## Task directions
Copy the data word for word, keeping every line.

* BEGIN Source data *

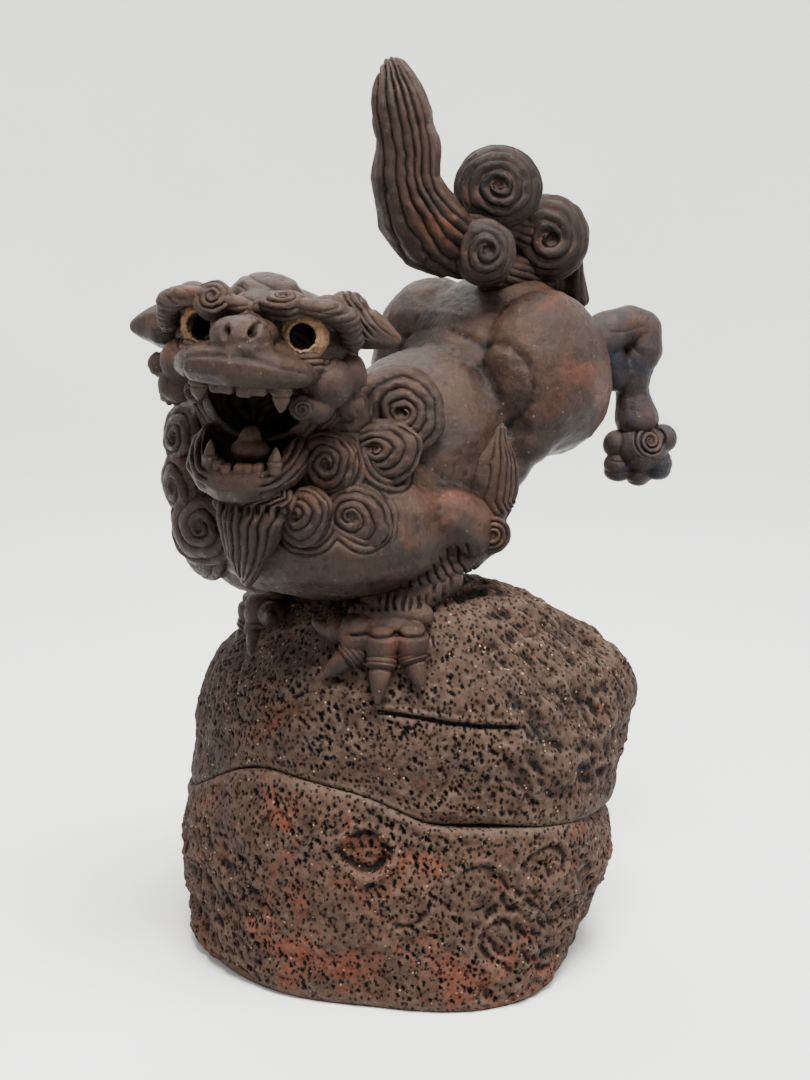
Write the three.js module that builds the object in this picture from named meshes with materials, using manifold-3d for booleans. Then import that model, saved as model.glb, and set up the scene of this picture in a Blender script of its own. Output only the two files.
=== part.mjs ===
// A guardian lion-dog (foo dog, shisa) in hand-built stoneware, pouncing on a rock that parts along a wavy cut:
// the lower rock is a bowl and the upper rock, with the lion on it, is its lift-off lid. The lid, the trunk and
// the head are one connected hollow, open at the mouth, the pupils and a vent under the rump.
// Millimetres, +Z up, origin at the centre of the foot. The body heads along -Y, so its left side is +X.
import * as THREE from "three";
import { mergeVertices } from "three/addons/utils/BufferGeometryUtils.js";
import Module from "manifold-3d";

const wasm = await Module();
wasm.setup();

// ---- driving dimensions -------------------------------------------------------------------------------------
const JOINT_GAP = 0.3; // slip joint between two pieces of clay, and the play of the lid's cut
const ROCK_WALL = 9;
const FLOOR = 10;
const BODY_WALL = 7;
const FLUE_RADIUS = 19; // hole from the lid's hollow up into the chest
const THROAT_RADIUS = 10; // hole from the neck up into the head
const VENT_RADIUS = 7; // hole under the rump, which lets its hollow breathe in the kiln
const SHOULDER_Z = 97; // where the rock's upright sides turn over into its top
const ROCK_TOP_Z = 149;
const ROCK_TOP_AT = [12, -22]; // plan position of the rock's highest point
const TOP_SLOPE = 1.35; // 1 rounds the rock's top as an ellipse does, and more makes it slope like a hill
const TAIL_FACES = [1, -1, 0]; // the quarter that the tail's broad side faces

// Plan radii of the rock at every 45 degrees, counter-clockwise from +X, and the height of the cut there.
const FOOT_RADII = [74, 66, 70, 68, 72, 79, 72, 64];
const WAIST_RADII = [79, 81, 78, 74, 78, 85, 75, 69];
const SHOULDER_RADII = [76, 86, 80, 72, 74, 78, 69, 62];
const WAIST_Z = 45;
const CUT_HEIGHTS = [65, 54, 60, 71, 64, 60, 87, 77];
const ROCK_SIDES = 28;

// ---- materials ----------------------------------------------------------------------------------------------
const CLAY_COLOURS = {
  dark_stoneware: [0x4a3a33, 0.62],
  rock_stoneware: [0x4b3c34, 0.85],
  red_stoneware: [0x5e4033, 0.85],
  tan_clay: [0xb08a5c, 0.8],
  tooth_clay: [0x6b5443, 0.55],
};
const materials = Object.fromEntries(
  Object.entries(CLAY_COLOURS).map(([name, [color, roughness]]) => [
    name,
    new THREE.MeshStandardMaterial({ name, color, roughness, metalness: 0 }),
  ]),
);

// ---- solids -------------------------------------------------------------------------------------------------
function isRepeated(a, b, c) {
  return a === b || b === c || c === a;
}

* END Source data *

## Expected output
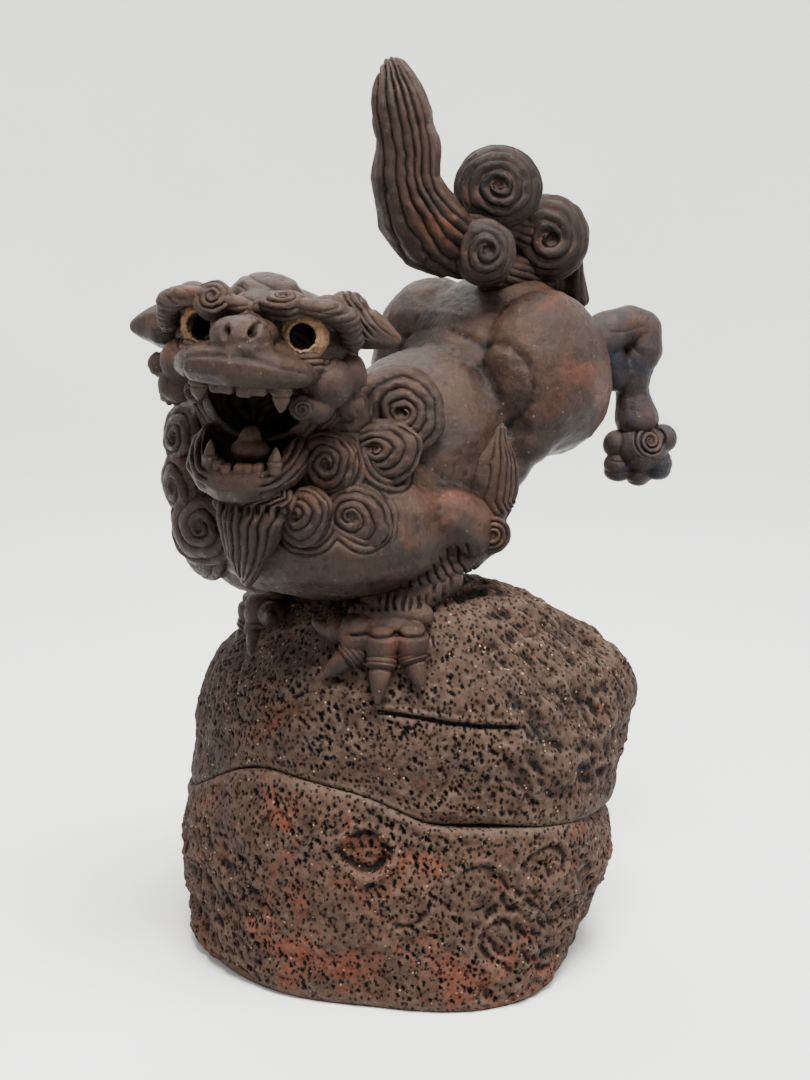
Write the three.js module that builds the object in this picture from named meshes with materials, using manifold-3d for booleans. Then import that model, saved as model.glb, and set up the scene of this picture in a Blender script of its own. Output only the two files.
=== part.mjs ===
// A guardian lion-dog (foo dog, shisa) in hand-built stoneware, pouncing on a rock that parts along a wavy cut:
// the lower rock is a bowl and the upper rock, with the lion on it, is its lift-off lid. The lid, the trunk and
// the head are one connected hollow, open at the mouth, the pupils and a vent under the rump.
// Millimetres, +Z up, origin at the centre of the foot. The body heads along -Y, so its left side is +X.
import * as THREE from "three";
import { mergeVertices } from "three/addons/utils/BufferGeometryUtils.js";
import Module from "manifold-3d";

const wasm = await Module();
wasm.setup();

// ---- driving dimensions -------------------------------------------------------------------------------------
const JOINT_GAP = 0.3; // slip joint between two pieces of clay, and the play of the lid's cut
const ROCK_WALL = 9;
const FLOOR = 10;
const BODY_WALL = 7;
const FLUE_RADIUS = 19; // hole from the lid's hollow up into the chest
const THROAT_RADIUS = 10; // hole from the neck up into the head
const VENT_RADIUS = 7; // hole under the rump, which lets its hollow breathe in the kiln
const SHOULDER_Z = 97; // where the rock's upright sides turn over into its top
const ROCK_TOP_Z = 149;
const ROCK_TOP_AT = [12, -22]; // plan position of the rock's highest point
const TOP_SLOPE = 1.35; // 1 rounds the rock's top as an ellipse does, and more makes it slope like a hill
const TAIL_FACES = [1, -1, 0]; // the quarter that the tail's broad side faces

// Plan radii of the rock at every 45 degrees, counter-clockwise from +X, and the height of the cut there.
const FOOT_RADII = [74, 66, 70, 68, 72, 79, 72, 64];
const WAIST_RADII = [79, 81, 78, 74, 78, 85, 75, 69];
const SHOULDER_RADII = [76, 86, 80, 72, 74, 78, 69, 62];
const WAIST_Z = 45;
const CUT_HEIGHTS = [65, 54, 60, 71, 64, 60, 87, 77];
const ROCK_SIDES = 28;

// ---- materials ----------------------------------------------------------------------------------------------
const CLAY_COLOURS = {
  dark_stoneware: [0x4a3a33, 0.62],
  rock_stoneware: [0x4b3c34, 0.85],
  red_stoneware: [0x5e4033, 0.85],
  tan_clay: [0xb08a5c, 0.8],
  tooth_clay: [0x6b5443, 0.55],
};
const materials = Object.fromEntries(
  Object.entries(CLAY_COLOURS).map(([name, [color, roughness]]) => [
    name,
    new THREE.MeshStandardMaterial({ name, color, roughness, metalness: 0 }),
  ]),
);

// ---- solids -------------------------------------------------------------------------------------------------
function isRepeated(a, b, c) {
  return a === b || b === c || c === a;
}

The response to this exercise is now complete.